Наш бег по Сицилии оборвался свистом турбин в аэропорту Катания. Перед этим мы ночевали в тихой гостинице курортного городка Термина. Часов в пять утра я вышел на открытую площадку, служившую крышей первому этажу, и просидел в качалке до первых ударов церковного колокола. Они раздались в тишине так неожиданно, так близко, так ясно и чисто, что я окончательно очнулся от зимнего состояния и всерьез почувствовал весну, зелень, горную свежесть и солнечное тепло.
Круто внизу серебрилось море, а далеко вверх уходили скалы, облепленные гостиницами и коттеджами. Справа ясно и четко громоздилась зеленовато-серая Этна, украшенная в распадках и ближе к вершине серебристым снегом. К подножию ее лепились поселки, обрамленные рощами цитрусовых. Оранжевые мазки этих рощ скрадывались яркой синевой неба, а на фоне этой синевы, словно черная весть о самой преисподней, плыли копоть и пар вулкана.
Во время нашей поездки в Сиракузы Этна вставала то слева, то справа, то впереди и все время плевалась в небо этими черными сгустками. Она и впрямь вела себя неспокойно, но я не знал, что сразу после нашего отъезда вулкан проснется. По телевизору было видно, как вниз на дома и деревья ползла красная лава, сжигая на своем пути все живое и мертвое…
Почему же Этна не проснулась днем раньше, когда я глядел на нее, среди солнца и зелени, когда слушал в одиночестве утренний колокол? Вероятно, она не хотела портить мне вторую, дополнительную весну, весну 81 года, встреченную мной на Сицилии…
Ровно через два месяца, на родине, я встретил весну первую, в смысле главную.
* * *
В последний день в Риме мне удалось еще раз встретиться с Рафаэлем и Микеланджело. Экскурсовод, несколько дней назад знакомивший нас с Ватиканским музеем, вел очередную группу советских туристов. Он узнал меня и сказал, что я счастливый человек и что он желает удачи…
Скрепя сердце я проскочил, не задерживаясь, обширные залы со скульптурными экспонатами, хотя прекрасно знаю, что почувствовать скульптуру по-настоящему можно только тогда, когда научишься отличать греческий подлинник от римской копии.

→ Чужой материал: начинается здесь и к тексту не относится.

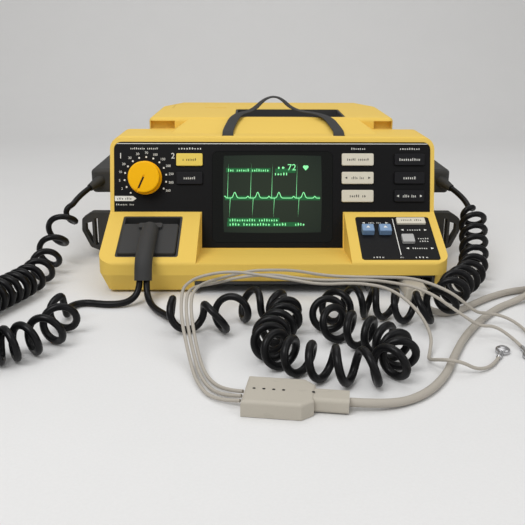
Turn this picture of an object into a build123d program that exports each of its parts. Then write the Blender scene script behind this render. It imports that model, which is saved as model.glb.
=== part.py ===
from build123d import *
import math
import os

# Portable monitor, defibrillator and pacer. Millimetres, +Z up, +X to the right as the user
# faces the panel, +Y away from the user. The origin is on the bench under the middle of the case.

# ---------------------------------------------------------------- driving sizes
CASE_HALF_WIDTH = 175.0
CASE_FRONT_Y = -177.5
CASE_BACK_Y = 177.5
FOOT_HEIGHT = 3.0
PARTING_Z = 21.0
WALL = 3.0
CASE_CORNER_RADIUS = 14.0
TRAY_INSET = 8.0
FIT = 0.3

DECK_FRONT_Z = 34.0
DECK_BACK_Y = -96.0
DECK_BACK_Z = 66.0
HOUSING_BACK_Y = -8.0
LIP_Z = 144.0
PANEL_TILT = 15.9
RECESS_HALF_WIDTH = 77.5
RECESS_FLOOR_Z = 27.5
RAIL_BACK_Y = -129.0
RAIL_FRONT_Z = 33.0
SHELF_Z = 30.0

HUMP_HALF_WIDTH = 142.0
HUMP_TOP_Z = 157.0
HUMP_CHAMFER_Y = 122.0
HUMP_BACK_HALF_WIDTH = 121.0
RAMP_FRONT_Y = -50.0

PANEL_THICKNESS = 3.0
PANEL_SINK = 0.6
PANEL_MARGIN = 4.5
PANEL_LEDGE = 3.0
PANEL_TOP = 75.0
PANEL_BOTTOM = -38.8

KEY_PROUD = 1.8
KEY_DEPTH = 9.0
KEY_RADIUS = 1.6
BOARD_DEPTH = 13.0
BOARD_THICKNESS = 1.6
KEY_ROWS = (56.5, 36.7, 17.2)
LEFT_KEYS_X = -89.5
LEFT_KEY_SIZE = (28.4, 13.4)
MIDDLE_KEYS_X = 92.0
MIDDLE_KEY_SIZE = (34.4, 13.0)
RIGHT_KEYS_X = 148.0
RIGHT_KEY_SIZE = (32.6, 12.6)

KNOB_X = -137.0
KNOB_UP = 36.4
KNOB_RADIUS = 18.0
KNOB_HEIGHT = 15.0
KNOB_REST_ANGLE = 204.0
SHAFT_RADIUS = 3.0
SHAFT_CLEARANCE = 0.05

WINDOW_WIDTH = 130.0
WINDOW_HEIGHT = 98.0
WINDOW_UP = 16.0
WINDOW_THICKNESS = 2.0
TUBE_FACE_WIDTH = 126.0
TUBE_FACE_HEIGHT = 94.0
TUBE_UP = 16.0
TUBE_LENGTH = 138.0
TUBE_NECK_RADIUS = 10.0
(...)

В этот раз не успеть научиться. Хорошо бы без толкучки постоять и около бессмертных созданий Рафаэля, потом спокойно посидеть на скамье в Сикстинской капелле. Но разноязычные толпы уже наполнили Ватиканский музей, и спокойствия нет… Все равно — это прекрасно, прекрасно еще раз полюбоваться «Афинской школой» или почти физически ощутить ярчайший свет за тюремной решеткой, мерцающий на доспехах спящей стражи. Рафаэль изобразил Петра усталым и изнемогающим, но здесь нет ощущения подавленности, наоборот, произведение радует, будит в тебе неизвестные тебе силы.
По рассказам экскурсоводов, в одной из фигур «Афинской школы» Рафаэль изобразил самого Микеланджело. Он сидит, облокотясь на левую руку, собираясь зависать что-то, но задумался и словно забыл, где он находится.
Зритель тоже забывает, где и зачем он находится, отдавая себя полностью во власть рафаэлевских красок. Но времени нет, и надо снова бежать. Бежать, игнорируя иные живописные и архитектурные шедевры, оставляя их на «потом», которое, вполне возможно, никогда не случится.
В Сикстинской капелле настигает тебя стыд, начинает мучить совесть. Появляется желание немедленно приняться за дело. Неужели сделал все это один человек, да еще тот самый, который построил соборы и целые ансамбли, изваял сотни изумительных скульптур, высвобождая их высокую красоту из косной мраморной массы, а когда руки и зрение ослабели, то не хуже, а лучше многих, служил поэзии? Неужели это все один? Ведь у него было все так же, как и у всех: уязвимое здоровье, борьба за кусок хлеба, скитания, непонимание, преследование, невзгоды войны. Все это мешало ему так же, как и другим. Но один он оказался так близко к бессмертию. Высота его духовного взлета ни с чем не соизмерима. Но это был и физический подвиг. Физические и психологические усилия художника не ослабевали в течение многих десятилетий, до последнего часа.
И, глядя на эти фрески, вспоминая все, что он создал, ощущаешь заниженность своей собственной задачи. Совесть заставляет зрителя снова пересмотреть, и расширить, и усложнить ее, эту задачу…
Вместе с тем встреча с таким искусством, и восторг, и весенняя радость, вновь убеждают, что только оно, только искусство способно на бесконечно — повторяющееся обновление.